Chances are that someone has mentioned these body language issues to both Sanders and Warren. It’s easy to imagine that their reaction was to cling fiercely to how they are naturally without any makeover. They’re both proud of their authenticity and may see such modifications as falsification. But just as people dress appropriately and manage a groomed hairstyle in order to create a better public image, so must they pay attention to body language and voice in order to more effectively communicate their potential.

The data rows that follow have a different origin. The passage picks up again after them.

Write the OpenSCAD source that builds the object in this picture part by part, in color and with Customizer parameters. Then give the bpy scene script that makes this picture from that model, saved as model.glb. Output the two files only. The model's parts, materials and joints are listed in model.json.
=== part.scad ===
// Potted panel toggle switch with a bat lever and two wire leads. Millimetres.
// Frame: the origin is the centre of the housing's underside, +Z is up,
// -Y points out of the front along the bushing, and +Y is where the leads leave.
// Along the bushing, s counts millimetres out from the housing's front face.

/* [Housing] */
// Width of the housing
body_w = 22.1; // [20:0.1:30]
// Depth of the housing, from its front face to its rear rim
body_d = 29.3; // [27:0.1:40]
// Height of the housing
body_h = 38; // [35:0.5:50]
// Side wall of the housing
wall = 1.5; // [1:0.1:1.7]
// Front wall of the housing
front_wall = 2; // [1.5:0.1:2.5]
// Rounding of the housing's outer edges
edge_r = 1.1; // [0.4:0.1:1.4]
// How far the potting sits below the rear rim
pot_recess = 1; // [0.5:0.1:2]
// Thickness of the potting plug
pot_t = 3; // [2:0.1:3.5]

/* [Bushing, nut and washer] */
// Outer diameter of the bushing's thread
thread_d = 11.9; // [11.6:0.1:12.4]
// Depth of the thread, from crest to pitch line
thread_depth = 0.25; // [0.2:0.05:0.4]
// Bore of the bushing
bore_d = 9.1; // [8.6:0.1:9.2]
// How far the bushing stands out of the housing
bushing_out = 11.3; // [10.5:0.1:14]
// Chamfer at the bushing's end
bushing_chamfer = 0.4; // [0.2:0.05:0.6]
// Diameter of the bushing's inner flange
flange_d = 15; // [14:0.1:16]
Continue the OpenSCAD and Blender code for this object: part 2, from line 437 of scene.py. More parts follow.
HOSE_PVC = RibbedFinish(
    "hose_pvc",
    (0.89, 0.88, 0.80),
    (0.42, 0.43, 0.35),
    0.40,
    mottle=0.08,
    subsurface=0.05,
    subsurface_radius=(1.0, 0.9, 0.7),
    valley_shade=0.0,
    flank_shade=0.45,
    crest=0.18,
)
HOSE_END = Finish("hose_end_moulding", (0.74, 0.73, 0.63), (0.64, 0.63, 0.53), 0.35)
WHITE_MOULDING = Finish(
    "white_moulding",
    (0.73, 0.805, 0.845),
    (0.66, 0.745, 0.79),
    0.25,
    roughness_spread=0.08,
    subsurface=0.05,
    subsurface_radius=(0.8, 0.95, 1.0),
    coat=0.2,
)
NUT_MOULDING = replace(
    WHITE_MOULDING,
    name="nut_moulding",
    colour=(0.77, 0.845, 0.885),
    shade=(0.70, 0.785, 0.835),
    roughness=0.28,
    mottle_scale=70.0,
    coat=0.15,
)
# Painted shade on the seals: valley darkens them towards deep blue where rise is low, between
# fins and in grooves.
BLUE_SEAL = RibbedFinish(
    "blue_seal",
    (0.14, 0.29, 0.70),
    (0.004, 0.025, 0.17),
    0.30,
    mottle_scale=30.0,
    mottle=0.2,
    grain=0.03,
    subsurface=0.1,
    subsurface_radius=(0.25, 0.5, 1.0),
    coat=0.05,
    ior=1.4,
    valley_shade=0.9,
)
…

4 thoughts on “Is Elizabeth Warren’s voice the problem?”
Spot on! Will share-
This is spot on! One word describes my reaction to Warren: cheerleader. And my belovéd Bernie is amazingly more persuasive in one-on-one interviews in which he relaxes a bit, smiles and speaks in a normal tone of voice without the flappy gestures. In general, I find the voices of most news reporters and commentators nearly intolerable. So many are nasal, whiny, high-pitched and far to rapid. When I was in high school, what was called “elocution” in my mother’s day was taught in English classes and electives such as Speech, Debate and Drama. I have been forever grateful that I had that foundation when I found myself out in the Real World, where people are judged by little more than their voices and basic hygiene. Clothing and makeup are helpful, but nothing will get you past the waiting room if you sound like Fran Dresher. On that score, it is perhaps no accident that Amy Klobuchar has started
polling in the top tier ever since her hair, makeup and wardrobe makeover. Losing the midwestern “gosh, gee-wiz” affect has also added to her already good voice.
Sorry, far TOO rapid. Ugh, I hate when I’m not perfect. But I did spare you my standard rant on “vocal fry.”
What? I loved it. But I’m also afflicted with the need to be perfect, so I sympathize.